The warhead for Raytheon's Small Diameter Bomb II performed at twice what was required during a series of recent tests. The test marked the first demonstration of an SDB II warhead built on a fully-automated production line.
SDB II is the world's first weapon capable of engaging fixed or moving targets around-the-clock in adverse weather conditions from a range of greater than 40 nautical miles (approximately 46 statute miles).
"SDB II is affordable because we designed it to be low cost, producible, and meet government specifications. Exceeding those requirements at no extra cost is good for the taxpayer and warfighter," said Harry Schulte, vice president of Raytheon Missile Systems' Air Warfare Systems.
"We are determined to keep SDB II on cost and ahead of schedule because the warfighter needs, but doesn't have, an air-launched weapon that can engage moving targets in adverse weather."
After building the test warheads on the production line, engineers put the warheads through an accelerated conditioning regime equivalent to 500 flight hours and 20 years of aging in a bunker, followed by live detonation testing.
"Using production-ready processes, the SDB II warhead is meeting or exceeding all requirements barely a year after contract award," said Tom White, Raytheon's SDB II program director.
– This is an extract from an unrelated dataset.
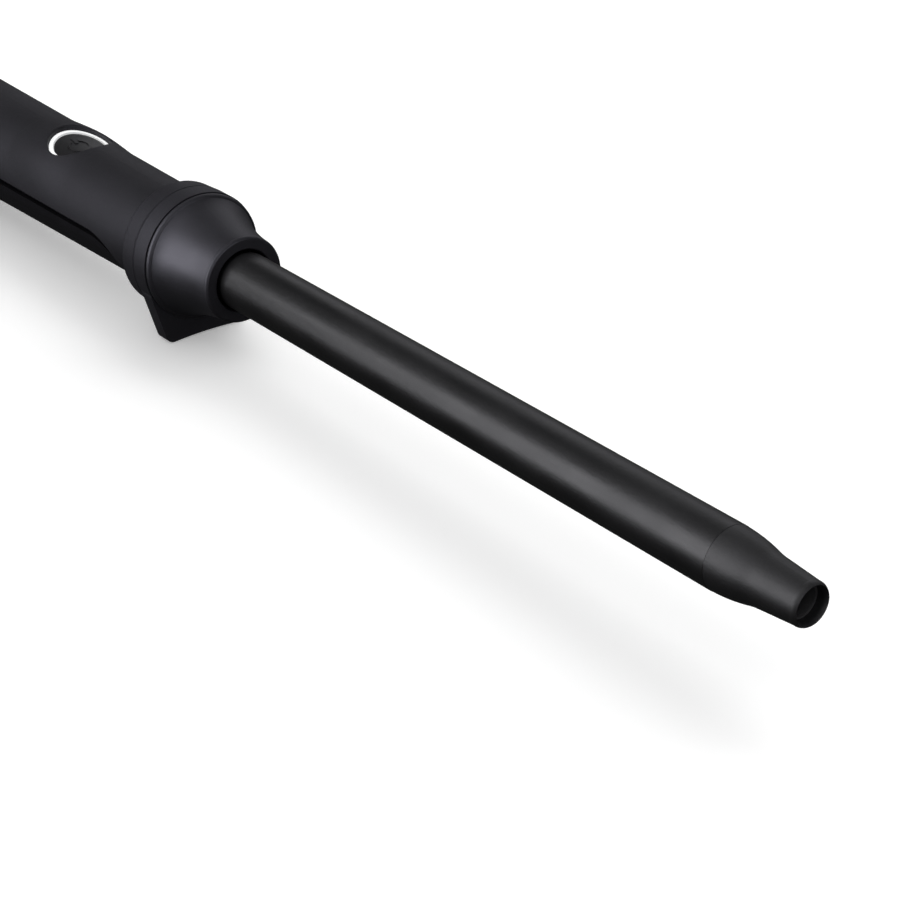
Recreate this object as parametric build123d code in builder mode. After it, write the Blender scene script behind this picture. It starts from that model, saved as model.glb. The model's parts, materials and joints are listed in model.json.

"The Raytheon team is dedicated to giving all stakeholders the best value for their money, and most importantly, giving our warfighters a critical capability they don't have today."
SDB II's integrated tri-mode seeker fuses millimeter-wave (MMW) radar, uncooled imaging infrared (IIR) and semiactive laser sensors on a single gimbal, which enables the weapon to seek and destroy targets, despite weather conditions.
+ SDB II uses an uncooled tri-mode seeker to hit moving targets in all weather conditions.
+ SDB II program is on cost and ahead of schedule.